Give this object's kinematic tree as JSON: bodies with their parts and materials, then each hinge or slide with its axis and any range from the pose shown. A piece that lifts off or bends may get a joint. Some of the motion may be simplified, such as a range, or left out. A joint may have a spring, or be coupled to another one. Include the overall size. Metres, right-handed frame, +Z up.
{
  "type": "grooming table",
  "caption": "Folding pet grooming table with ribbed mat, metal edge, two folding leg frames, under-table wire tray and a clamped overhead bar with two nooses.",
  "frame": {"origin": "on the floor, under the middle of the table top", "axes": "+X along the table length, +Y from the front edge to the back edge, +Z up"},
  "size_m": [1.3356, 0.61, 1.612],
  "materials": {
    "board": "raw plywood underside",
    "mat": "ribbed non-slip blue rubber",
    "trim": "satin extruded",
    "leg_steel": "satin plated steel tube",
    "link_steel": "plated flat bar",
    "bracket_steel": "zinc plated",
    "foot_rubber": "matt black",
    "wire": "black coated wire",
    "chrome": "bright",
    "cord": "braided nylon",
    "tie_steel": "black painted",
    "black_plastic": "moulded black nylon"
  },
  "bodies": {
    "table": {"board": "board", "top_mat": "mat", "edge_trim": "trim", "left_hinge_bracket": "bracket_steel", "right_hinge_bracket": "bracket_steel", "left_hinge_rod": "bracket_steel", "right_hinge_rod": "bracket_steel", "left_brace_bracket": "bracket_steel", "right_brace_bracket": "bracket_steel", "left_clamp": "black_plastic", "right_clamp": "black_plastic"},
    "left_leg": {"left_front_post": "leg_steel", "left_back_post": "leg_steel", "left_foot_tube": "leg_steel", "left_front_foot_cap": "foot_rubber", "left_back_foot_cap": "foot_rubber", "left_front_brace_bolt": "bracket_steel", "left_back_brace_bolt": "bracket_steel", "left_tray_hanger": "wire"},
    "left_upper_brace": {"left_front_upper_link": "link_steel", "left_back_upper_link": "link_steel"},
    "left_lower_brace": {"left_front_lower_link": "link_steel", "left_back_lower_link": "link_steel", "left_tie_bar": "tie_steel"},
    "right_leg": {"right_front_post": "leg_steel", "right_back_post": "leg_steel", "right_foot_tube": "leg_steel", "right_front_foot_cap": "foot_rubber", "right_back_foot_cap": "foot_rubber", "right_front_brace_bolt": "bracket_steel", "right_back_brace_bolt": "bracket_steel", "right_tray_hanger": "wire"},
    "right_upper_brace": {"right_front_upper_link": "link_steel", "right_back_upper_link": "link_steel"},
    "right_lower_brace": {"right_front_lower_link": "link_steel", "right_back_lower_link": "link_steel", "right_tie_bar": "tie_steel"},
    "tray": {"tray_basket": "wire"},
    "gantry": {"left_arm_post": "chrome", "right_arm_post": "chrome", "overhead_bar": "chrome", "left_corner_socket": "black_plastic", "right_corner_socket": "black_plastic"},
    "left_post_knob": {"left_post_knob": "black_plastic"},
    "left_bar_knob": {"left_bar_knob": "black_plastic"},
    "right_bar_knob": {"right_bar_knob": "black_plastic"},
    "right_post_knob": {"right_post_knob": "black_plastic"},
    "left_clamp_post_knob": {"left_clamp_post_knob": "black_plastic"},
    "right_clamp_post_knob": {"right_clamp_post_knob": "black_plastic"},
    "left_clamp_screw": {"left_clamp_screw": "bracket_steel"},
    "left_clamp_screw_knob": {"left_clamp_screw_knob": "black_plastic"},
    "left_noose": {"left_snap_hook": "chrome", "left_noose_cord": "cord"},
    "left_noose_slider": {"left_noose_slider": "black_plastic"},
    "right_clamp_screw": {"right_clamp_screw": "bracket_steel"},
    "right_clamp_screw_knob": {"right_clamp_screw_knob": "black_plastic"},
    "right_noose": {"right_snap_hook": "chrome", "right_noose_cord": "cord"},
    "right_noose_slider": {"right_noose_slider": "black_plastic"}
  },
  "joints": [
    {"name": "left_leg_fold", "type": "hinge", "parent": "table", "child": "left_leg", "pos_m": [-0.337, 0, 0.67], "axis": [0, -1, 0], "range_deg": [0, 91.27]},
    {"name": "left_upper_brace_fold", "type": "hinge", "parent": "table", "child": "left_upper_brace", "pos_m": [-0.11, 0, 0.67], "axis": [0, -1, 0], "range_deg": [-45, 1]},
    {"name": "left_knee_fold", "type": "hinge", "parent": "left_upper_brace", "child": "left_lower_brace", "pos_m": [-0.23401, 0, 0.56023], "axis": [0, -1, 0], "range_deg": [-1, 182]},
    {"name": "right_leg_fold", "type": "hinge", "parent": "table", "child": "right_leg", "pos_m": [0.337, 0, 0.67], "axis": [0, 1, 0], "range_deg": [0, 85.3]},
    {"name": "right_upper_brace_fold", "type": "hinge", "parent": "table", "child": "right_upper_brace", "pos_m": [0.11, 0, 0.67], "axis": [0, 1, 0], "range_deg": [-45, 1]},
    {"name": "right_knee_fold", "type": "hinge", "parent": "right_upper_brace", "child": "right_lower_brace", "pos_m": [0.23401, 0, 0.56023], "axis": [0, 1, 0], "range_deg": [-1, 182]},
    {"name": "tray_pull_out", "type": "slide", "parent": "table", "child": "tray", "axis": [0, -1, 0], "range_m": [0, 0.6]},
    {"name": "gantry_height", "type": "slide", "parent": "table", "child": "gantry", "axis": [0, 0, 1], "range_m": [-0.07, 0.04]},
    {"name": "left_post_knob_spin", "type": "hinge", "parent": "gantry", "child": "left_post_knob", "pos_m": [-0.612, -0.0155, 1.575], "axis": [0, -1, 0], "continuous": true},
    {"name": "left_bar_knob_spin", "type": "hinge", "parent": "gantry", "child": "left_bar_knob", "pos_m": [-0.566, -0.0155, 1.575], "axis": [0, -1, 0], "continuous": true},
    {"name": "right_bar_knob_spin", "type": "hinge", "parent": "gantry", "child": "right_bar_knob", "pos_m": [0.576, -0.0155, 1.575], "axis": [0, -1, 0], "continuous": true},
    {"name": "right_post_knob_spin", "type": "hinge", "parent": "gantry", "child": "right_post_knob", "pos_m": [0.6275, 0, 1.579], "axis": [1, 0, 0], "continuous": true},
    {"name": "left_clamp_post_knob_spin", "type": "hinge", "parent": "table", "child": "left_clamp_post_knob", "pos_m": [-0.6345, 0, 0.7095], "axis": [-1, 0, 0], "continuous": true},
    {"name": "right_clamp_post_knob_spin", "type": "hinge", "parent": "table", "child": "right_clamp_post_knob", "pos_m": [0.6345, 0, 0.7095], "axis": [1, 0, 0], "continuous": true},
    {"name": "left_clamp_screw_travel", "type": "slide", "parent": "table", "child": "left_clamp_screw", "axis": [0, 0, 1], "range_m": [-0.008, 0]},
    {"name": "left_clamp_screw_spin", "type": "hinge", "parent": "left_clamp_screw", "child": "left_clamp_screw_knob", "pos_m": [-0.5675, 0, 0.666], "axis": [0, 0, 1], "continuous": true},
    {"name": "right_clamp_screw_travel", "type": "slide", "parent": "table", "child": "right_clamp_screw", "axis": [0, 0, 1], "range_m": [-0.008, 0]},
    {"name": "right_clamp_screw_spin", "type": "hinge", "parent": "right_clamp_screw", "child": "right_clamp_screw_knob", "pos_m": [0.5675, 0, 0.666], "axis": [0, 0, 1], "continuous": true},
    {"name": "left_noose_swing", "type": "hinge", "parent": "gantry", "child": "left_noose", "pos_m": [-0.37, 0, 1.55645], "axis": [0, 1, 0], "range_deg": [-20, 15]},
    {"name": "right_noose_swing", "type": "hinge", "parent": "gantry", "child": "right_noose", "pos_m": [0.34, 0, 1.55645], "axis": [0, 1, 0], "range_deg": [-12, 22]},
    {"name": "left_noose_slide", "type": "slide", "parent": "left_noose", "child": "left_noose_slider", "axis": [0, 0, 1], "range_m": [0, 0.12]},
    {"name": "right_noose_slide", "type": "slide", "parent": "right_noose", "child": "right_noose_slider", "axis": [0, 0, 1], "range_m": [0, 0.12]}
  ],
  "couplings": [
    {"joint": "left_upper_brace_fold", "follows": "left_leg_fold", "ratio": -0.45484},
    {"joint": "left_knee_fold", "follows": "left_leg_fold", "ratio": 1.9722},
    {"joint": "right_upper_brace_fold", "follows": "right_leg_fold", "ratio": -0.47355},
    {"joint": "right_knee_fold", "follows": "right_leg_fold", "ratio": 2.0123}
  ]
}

+ + + + +

• **What the exercise asks**: Find each line that has the word "bodies", then copy it out.

• **Answer to this problem**:
Give this object's kinematic tree as JSON: bodies with their parts and materials, then each hinge or slide with its axis and any range from the pose shown. A piece that lifts off or bends may get a joint. Some of the motion may be simplified, such as a range, or left out. A joint may have a spring, or be coupled to another one. Include the overall size. Metres, right-handed frame, +Z up.
  "bodies": {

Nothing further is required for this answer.